◆ **PROBLEM REQUIREMENTS**: In the entries, find all lines that hold the word "mathutils" and copy them.
··· AVAILABLE RECORDS ···
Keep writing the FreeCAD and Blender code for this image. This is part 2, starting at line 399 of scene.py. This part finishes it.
···
··· AVAILABLE RECORDS ···
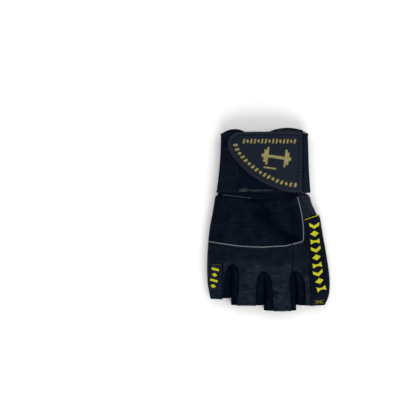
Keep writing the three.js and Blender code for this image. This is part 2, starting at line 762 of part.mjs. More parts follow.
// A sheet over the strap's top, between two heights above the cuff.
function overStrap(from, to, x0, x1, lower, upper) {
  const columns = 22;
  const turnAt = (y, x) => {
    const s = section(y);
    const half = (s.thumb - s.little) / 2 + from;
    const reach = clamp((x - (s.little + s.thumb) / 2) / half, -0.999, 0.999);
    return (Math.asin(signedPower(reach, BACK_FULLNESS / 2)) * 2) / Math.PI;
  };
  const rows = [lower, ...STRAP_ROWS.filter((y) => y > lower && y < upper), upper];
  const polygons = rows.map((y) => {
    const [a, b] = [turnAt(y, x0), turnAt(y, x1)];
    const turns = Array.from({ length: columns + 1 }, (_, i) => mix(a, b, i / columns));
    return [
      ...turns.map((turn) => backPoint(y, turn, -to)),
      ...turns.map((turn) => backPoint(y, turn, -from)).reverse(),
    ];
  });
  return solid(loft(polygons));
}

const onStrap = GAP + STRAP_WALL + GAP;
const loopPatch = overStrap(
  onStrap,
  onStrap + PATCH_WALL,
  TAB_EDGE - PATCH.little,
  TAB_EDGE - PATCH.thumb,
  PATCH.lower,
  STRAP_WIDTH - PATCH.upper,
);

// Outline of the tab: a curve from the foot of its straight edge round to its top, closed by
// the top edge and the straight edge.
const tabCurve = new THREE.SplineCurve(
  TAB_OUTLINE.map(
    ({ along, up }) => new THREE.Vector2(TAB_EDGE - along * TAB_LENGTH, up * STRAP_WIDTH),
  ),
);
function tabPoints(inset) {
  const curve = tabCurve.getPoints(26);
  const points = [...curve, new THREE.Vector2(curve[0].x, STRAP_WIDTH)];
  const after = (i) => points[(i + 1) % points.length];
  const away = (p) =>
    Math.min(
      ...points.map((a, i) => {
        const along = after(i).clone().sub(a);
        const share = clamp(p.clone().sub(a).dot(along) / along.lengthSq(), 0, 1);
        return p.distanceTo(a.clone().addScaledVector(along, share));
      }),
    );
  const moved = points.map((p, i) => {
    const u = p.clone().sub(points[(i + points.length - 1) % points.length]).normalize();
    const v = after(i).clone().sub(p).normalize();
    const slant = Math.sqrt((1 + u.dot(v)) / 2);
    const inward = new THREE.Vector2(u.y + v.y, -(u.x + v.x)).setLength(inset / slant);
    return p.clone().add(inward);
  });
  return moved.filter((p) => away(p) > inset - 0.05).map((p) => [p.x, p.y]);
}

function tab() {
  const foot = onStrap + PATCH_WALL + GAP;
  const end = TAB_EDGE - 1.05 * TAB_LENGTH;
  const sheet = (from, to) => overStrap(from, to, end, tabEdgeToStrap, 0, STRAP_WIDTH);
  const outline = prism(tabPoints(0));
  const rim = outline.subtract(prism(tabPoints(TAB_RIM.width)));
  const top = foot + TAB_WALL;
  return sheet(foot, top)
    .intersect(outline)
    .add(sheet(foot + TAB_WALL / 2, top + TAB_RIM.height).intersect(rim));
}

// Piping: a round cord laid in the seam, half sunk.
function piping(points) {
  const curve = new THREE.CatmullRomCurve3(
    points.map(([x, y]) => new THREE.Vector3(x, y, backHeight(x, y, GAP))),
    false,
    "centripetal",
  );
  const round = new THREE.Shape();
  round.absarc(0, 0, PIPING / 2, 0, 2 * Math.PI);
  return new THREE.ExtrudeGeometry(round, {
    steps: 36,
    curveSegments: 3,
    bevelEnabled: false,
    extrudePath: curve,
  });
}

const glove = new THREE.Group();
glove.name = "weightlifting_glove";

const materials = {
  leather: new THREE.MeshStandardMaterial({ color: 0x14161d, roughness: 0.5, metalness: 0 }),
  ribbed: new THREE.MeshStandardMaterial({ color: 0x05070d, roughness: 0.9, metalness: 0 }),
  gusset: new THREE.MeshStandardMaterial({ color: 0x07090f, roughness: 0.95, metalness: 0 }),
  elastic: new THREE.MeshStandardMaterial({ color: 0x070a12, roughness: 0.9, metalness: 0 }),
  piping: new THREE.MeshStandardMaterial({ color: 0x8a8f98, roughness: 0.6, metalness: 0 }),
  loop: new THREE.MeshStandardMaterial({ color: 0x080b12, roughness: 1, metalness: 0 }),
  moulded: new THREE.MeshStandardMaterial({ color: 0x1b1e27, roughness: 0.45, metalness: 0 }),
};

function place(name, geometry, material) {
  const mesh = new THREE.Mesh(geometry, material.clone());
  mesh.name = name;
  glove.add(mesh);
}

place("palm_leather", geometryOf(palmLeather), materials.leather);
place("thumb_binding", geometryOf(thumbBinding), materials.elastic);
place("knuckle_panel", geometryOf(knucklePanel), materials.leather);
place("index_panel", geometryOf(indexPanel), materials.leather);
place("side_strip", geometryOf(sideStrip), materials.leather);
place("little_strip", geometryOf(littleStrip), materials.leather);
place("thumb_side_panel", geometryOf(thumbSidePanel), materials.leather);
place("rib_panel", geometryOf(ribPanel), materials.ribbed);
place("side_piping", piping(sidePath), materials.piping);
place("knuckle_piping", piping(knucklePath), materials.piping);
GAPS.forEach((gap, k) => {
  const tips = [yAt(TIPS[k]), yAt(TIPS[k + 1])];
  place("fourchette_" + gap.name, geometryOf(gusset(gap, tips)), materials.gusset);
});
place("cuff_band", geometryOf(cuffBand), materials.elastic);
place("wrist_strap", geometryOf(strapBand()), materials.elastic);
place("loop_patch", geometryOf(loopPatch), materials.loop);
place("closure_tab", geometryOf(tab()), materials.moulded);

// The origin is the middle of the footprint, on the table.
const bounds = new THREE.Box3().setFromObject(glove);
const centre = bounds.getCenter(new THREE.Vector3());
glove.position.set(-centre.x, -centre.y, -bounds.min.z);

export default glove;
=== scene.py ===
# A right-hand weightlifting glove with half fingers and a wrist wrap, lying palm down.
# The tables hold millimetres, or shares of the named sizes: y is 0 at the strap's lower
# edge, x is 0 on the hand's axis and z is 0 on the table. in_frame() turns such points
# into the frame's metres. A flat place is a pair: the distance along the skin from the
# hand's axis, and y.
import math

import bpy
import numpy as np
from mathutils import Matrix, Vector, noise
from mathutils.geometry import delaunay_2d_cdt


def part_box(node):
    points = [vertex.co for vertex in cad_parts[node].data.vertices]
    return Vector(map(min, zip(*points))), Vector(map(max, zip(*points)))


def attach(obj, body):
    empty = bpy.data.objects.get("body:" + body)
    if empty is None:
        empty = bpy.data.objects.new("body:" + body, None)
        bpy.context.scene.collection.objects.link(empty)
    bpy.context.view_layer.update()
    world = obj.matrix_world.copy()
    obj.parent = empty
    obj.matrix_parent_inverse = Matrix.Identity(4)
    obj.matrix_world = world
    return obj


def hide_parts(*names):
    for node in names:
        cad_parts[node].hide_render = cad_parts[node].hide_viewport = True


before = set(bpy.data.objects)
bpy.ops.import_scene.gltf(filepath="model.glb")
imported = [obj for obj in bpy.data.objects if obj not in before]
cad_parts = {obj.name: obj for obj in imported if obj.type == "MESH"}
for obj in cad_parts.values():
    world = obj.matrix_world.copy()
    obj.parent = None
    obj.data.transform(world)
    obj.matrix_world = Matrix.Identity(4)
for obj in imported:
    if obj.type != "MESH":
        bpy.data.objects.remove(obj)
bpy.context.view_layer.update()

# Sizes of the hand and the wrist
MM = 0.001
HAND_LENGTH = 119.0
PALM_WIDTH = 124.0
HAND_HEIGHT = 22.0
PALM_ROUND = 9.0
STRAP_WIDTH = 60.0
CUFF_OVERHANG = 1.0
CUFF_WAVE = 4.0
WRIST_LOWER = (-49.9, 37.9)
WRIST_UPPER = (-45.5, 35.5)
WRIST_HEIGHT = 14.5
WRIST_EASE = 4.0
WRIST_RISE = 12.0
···
◆ **EXERCISE OUTPUT**:
from mathutils import Matrix, Vector, noise
from mathutils.geometry import delaunay_2d_cdt